A Multilayered-and-Randomized Latent Factor Model for High-Dimensional and Sparse Matrices

How to extract useful knowledge from a high-dimensional and sparse (HiDS) matrix efficiently is critical for many big data-related applications. A latent factor (LF) model has been widely adopted to address this problem. It commonly relies on an iterative learning algorithm like stochastic gradient descent. However, an algorithm of this kind commonly consumes many iterations to converge, resulting in considerable time cost on large-scale datasets. How to accelerate an LF model’s training process without accuracy loss becomes a vital issue. To address it, this study innovatively proposes a multilayered-and-randomized latent factor (MLF) model.

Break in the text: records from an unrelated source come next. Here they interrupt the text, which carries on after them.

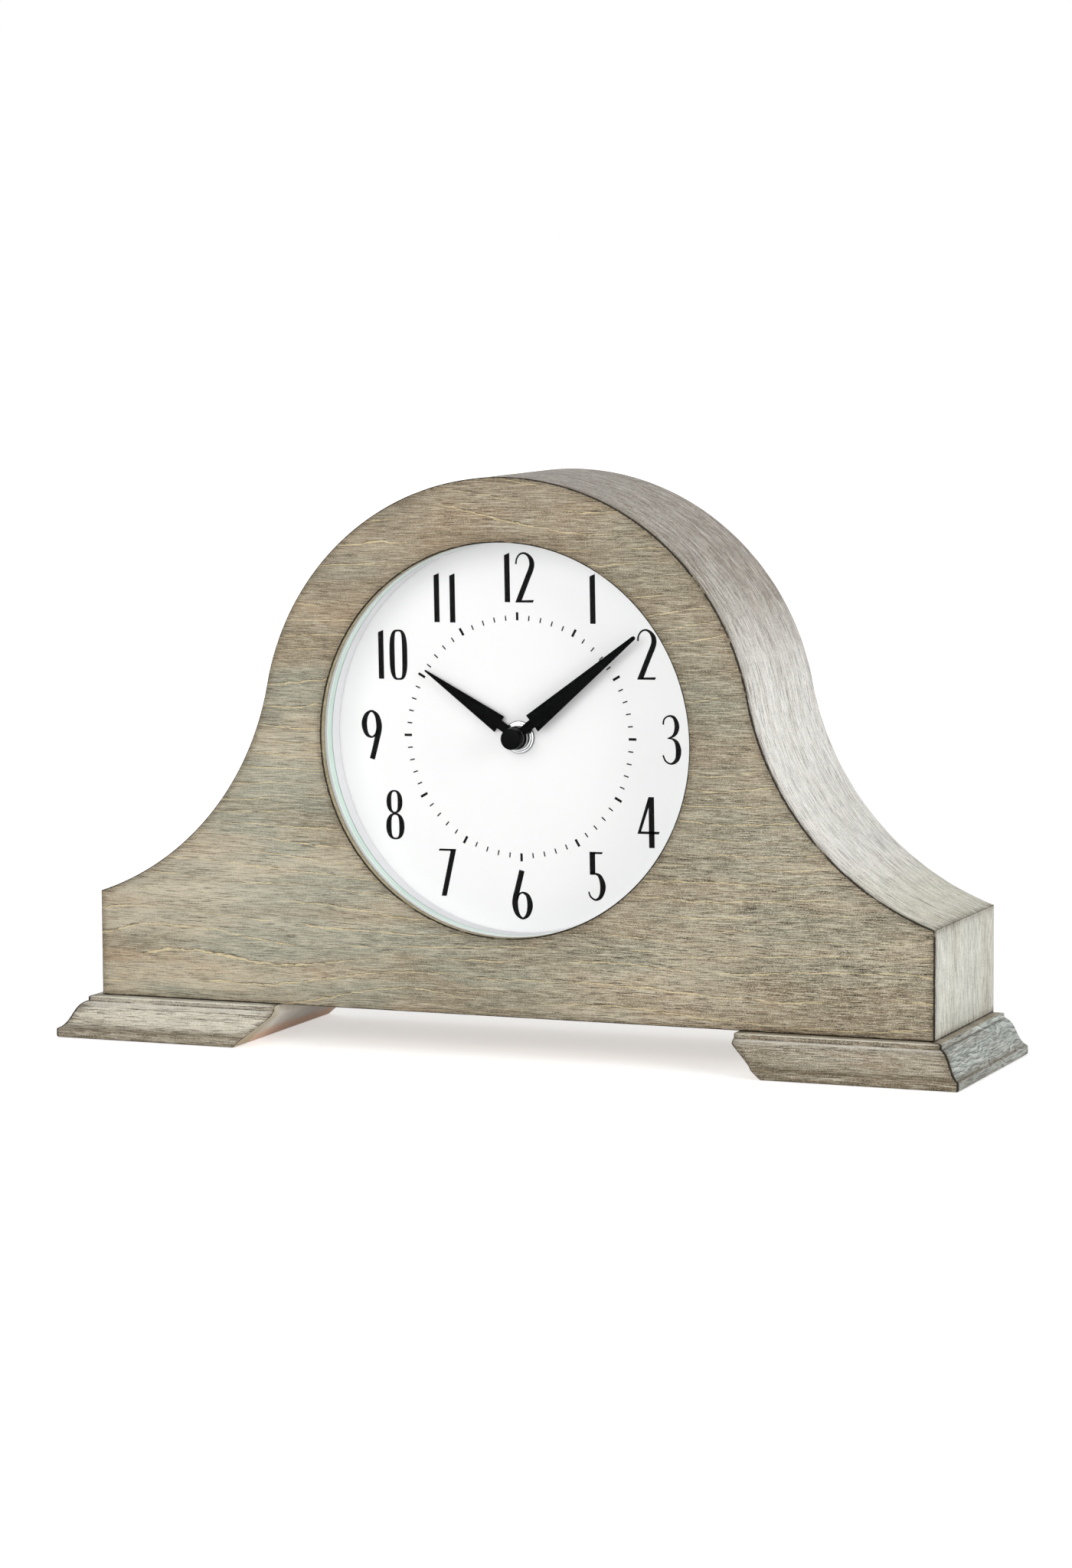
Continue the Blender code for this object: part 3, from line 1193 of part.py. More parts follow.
def make_battery():
    """Battery lying across the bottom of the movement, between two contacts."""
    inner = MOVEMENT_HALF - MOVEMENT_WALL
    plus_x = inner - GAP - CONTACT_THICKNESS
    nub_x = plus_x - GAP
    body_x = nub_x - BATTERY_NUB_LENGTH
    tail_x = body_x - BATTERY_LENGTH

    def cell(bm):
        chamfer = 2 * EDGE_CHAMFER
        steps = [
            (BATTERY_RADIUS - chamfer, tail_x),
            (BATTERY_RADIUS, tail_x + chamfer),
            (BATTERY_RADIUS, body_x - chamfer),
            (BATTERY_RADIUS - chamfer, body_x),
            (BATTERY_NUB_RADIUS, body_x),
            (BATTERY_NUB_RADIUS, nub_x),
        ]
        middle = (at(BATTERY_CENTRE_DEPTH), BAY_CENTRE)
        loft(bm, [[(u, y, w) for y, w in circle(r, BUSH_SEGMENTS, middle)]
                  for r, u in steps])

    piece("battery", "battery_jacket", cell)
    half = CONTACT_WIDTH / 2
    near = BATTERY_CENTRE_DEPTH - half
    far = BATTERY_CENTRE_DEPTH + half
    plus_low = (plus_x, near, BAY_CENTRE - half)
    plus_high = (plus_x + CONTACT_THICKNESS, far, BAY_CENTRE + half)
    piece("positive_contact", "steel", lambda bm: plank(bm, plus_low, plus_high))

    def leaf_spring(bm):
        wall = -inner + GAP
        crest = tail_x - GAP
        thick = CONTACT_THICKNESS
        run = [(wall, -half), (crest - thick, 0.0), (wall, half)]
        upper = [(u + thick, w) for u, w in reversed(run)]
        outline = [(u, BAY_CENTRE + w) for u, w in run + upper]
        prism(bm, outline, near, far)

    piece("spring_contact", "steel", leaf_spring)


def main():
    for item in list(bpy.data.objects):
        bpy.data.objects.remove(item, do_unlink=True)
    make_front_panel()
    make_arch_band()
    make_end_panels()
    make_bottom_board()
    make_feet()
    make_blocks()
    make_back()
    make_dial()
    make_dial_screws()
    make_hands()
    make_train()
    make_motion_work()
    make_movement_case()
    make_motor_and_circuit()


main()
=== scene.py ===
"""Looks of the tambour mantel clock.

Materials for every node, wooden pieces with rounded edges, the dial print, the turned hub of
the hands, small fasteners, light, floor and camera.
"""
import math

import bmesh
import bpy
from mathutils import Matrix, Vector


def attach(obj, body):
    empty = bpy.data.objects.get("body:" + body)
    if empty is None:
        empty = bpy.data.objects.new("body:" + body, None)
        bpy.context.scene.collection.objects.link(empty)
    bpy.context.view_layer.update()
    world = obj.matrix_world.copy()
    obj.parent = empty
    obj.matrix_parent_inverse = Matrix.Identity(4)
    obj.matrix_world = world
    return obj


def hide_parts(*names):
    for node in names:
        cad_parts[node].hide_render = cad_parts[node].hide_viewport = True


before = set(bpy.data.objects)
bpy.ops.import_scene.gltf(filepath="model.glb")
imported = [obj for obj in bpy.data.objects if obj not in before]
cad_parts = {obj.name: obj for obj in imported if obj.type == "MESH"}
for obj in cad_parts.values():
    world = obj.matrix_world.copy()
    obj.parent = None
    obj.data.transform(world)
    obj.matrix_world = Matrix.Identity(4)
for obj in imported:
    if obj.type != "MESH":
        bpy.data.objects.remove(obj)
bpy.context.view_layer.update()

MM = 0.001

# The clock's own sizes in millimetres, as in its CAD source
HALF_WIDTH = 200.0
BODY_DEPTH = 90.0
FRONT_Y = -37.05
BACK_Y = FRONT_Y + BODY_DEPTH
FOOT_HEIGHT = 18.5
SHOULDER_Z = 66.7
AXIS_Z = 142.0
ARCH_RADIUS = 116.9
SWEEP_RADIUS = 129.0
OPENING_RADIUS = 88.0
REBATE_RADIUS = 91.3
LIP_DEPTH = 4.0
FRONT_THICKNESS = 12.0
FACE_LAYER = 1.5
BAND_FRONT = 1.8
BAND_THICKNESS = 5.5
END_THICKNESS = 9.0
SEAM = 0.3
FOOT_INNER = 110.5
FOOT_CUT_STEP = 4.4
FOOT_CUT_RUN = 16.0
BEAD_PROJECTION = 15.9
BEAD_EDGE = 0.9
LEDGE = 4.9
FILLET = 2.4
BEAD_HEIGHT = 4.4
OGEE_FULLNESS = 5.7
OGEE_DROP = 1.4
OGEE_TOE = 2.5
DIAL_FACE = 20.3
BACK_RECESS = 8.0
DOOR_WIDTH = 120.0
DOOR_HEIGHT = 110.0
DOOR_DROP = 5.0
DOOR_CLEARANCE = 1.0
HINGE_INSET = 20.0
LEAF_THICKNESS = 0.8

# Sizes of what the scene adds, in millimetres
EDGE = 0.7                # rounding of the wooden edges
WALL_FRONT = 0.45         # depth at which the opening's wall starts
FOOT_BEVEL = 0.35         # of the foot's front corner
MITRE_GAP = 0.06          # between band and end, closer than in the CAD
DIAL_TURN = 0.75          # the print is turned this many degrees anticlockwise
PRINT_FRONT = 0.07        # faces of the print, in front of the dial
PRINT_BACK = 0.01
MARK_INNER = 52.3         # inner radius of the minute marks
HOUR_MARK = (55.9, 0.56)  # outer radius and half width
MINUTE_MARK = (54.6, 0.28)
SCREW_RADIUS = 2.9
LEAF_SCREW_RADIUS = 1.7
LEAF_OUT = 5.7            # leaf screws from the hinge's axis
LEAF_RISE = 5.6           # and from the hinge's middle
BACK_SCREWS = ((-182.0, 33.0), (182.0, 33.0), (-62.0, 32.5), (62.0, 32.5), (-186.0, 52.0),
               (186.0, 52.0), (-18.0, 247.5), (18.0, 247.5))
FIGURE_PITCH = 7.4        # between figure lines of the wood
RIPPLE_PITCH = 2.4
PLY = 1.4                 # thickness of a ply of the band

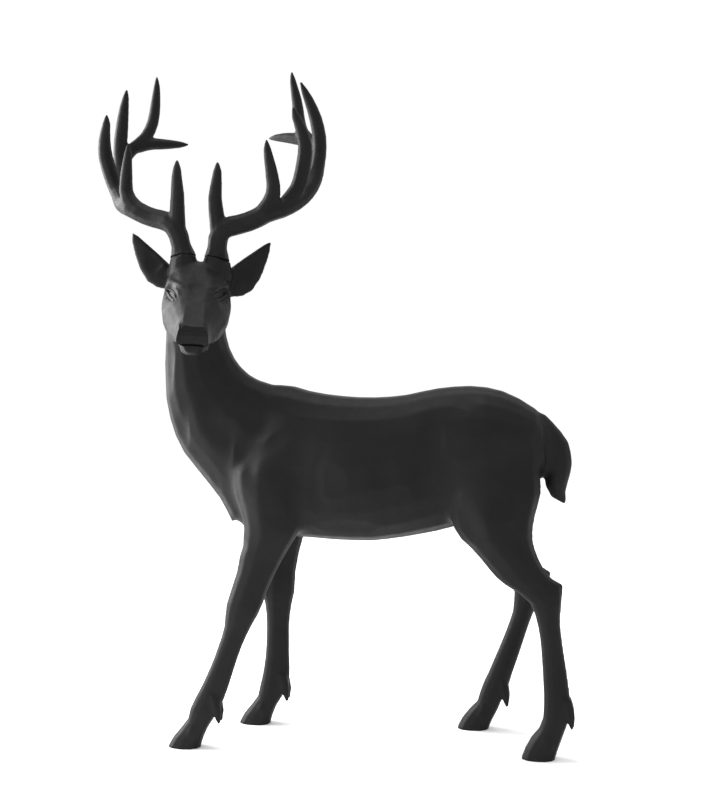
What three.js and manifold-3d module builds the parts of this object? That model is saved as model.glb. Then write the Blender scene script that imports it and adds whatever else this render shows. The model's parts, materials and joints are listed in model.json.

Its main idea is two-fold: a) adopting randomized-learning to train LFs for implementing a ‘one-iteration’ training process for saving time; and 2) adopting the principle of a generally multilayered structure as in a deep forest or multilayered extreme learning machine to structure its LFs, thereby enhancing its representative learning ability. Empirical studies on six HiDS matrices from real applications demonstrate that compared with state-of-the-art LF models, an MLF model achieves significantly higher computational efficiency with satisfactory prediction accuracy. It has the potential to handle LF analysis on a large scale HiDS matrix with real-time requirements.